The Vacation You Already Have
There is a teaching attributed to Ajahn Chah, the Thai Forest master, that captures this well. A student complained that his meditation was going badly. Ajahn Chah asked what was wrong. The student said he could not stop thinking. Ajahn Chah said: "Good. You noticed."
The noticing is the practice. The expectation that a vacation will produce a perfectly calm mind is itself a form of craving, a demand that reality match an image. Buddhism suggests a different approach: bring awareness to whatever state the mind is actually in, restless, agitated, bored, anxious, and meet it without the secondary layer of judgment.

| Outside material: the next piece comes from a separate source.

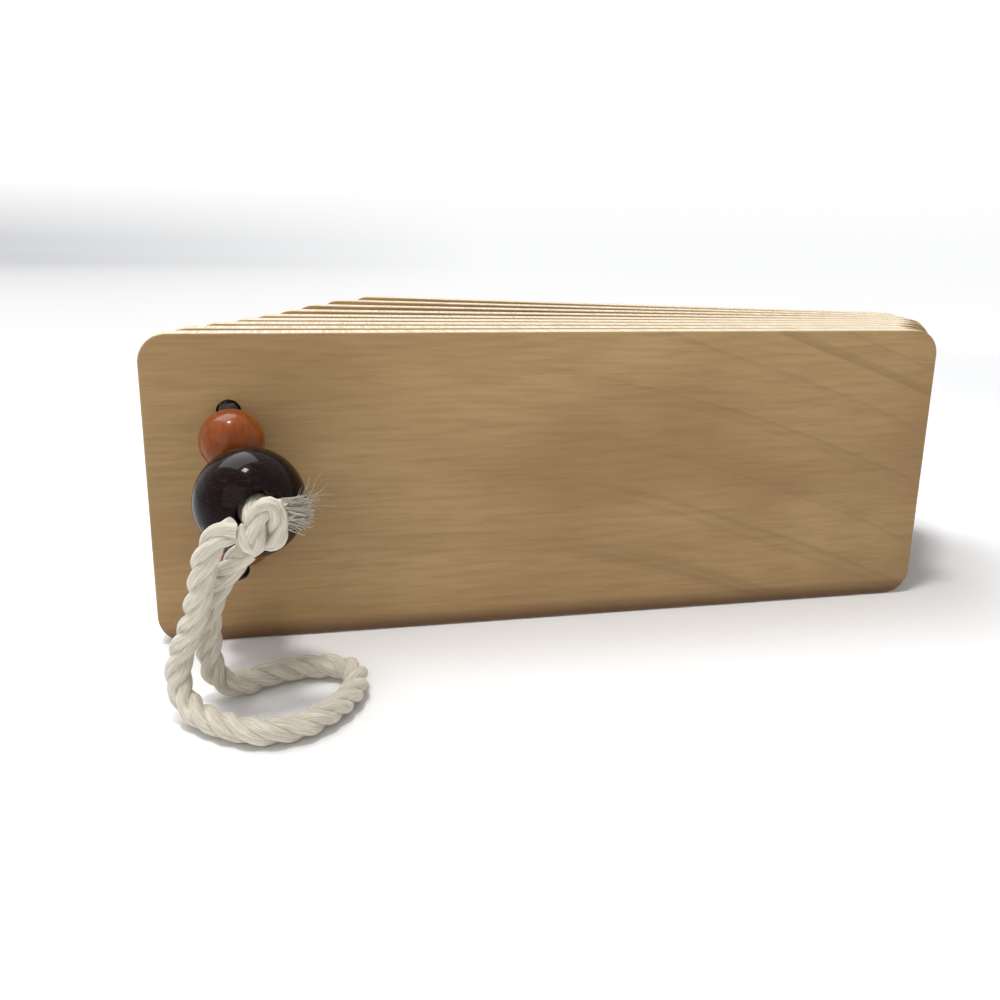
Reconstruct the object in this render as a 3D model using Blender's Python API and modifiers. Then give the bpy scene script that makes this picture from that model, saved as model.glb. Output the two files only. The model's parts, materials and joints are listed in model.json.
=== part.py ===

This does not require a meditation cushion or a retreat. It can happen on a hotel balcony, in a rental car, standing in line at a tourist site. The practice is portable. The only requirement is the willingness to notice what the mind is doing instead of automatically obeying it.
The vacation does not need to feel peaceful to be valuable. The restlessness that surfaces when the schedule drops away is information. It shows you what your mind does when it runs out of distractions. And that information, uncomfortable as it is, is the starting point for a different relationship with rest, one where stillness is allowed to exist without needing to justify itself.
Frequently Asked Questions
Why do I feel more anxious on vacation than at work?
Buddhism identifies this as uddhacca, a mental restlessness that grows stronger when external stimulation drops. The mind has been trained to equate busyness with safety and productivity with self-worth. When the schedule empties, that restlessness has nowhere to go, so it turns inward and generates anxiety. The problem is not the vacation. The problem is a nervous system that has forgotten how to be still.
How can Buddhism help with relaxation anxiety?
Buddhist practice addresses relaxation anxiety by gradually retraining the mind to tolerate stillness. Breath awareness, walking meditation, and the contemplation of impermanence all teach the nervous system that quiet is not dangerous. The key insight is that rest does not require earning, and the mind's resistance to it is a habit, not a truth.